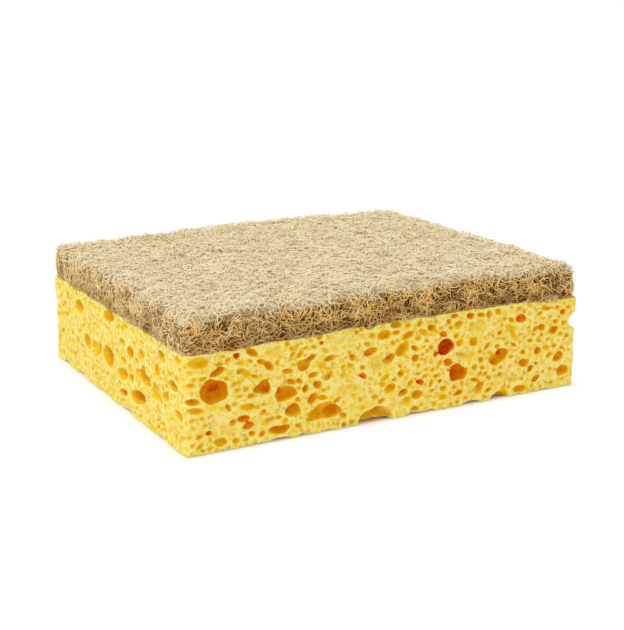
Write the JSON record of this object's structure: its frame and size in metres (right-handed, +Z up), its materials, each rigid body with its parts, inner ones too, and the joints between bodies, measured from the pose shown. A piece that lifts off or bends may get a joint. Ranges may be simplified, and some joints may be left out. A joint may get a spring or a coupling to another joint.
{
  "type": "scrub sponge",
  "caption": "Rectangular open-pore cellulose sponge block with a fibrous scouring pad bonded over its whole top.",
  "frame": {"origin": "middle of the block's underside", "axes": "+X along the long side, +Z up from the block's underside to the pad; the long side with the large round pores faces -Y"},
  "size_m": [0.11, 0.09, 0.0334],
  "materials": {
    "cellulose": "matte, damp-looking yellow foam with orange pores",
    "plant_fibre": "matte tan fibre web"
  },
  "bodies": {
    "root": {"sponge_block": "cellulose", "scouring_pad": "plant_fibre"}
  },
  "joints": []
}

=======

• **DIRECTIONS**
Pick out lines containing the word "materials", each one as written.

• **TASK ANSWER**
Write the JSON record of this object's structure: its frame and size in metres (right-handed, +Z up), its materials, each rigid body with its parts, inner ones too, and the joints between bodies, measured from the pose shown. A piece that lifts off or bends may get a joint. Ranges may be simplified, and some joints may be left out. A joint may get a spring or a coupling to another joint.
  "materials": {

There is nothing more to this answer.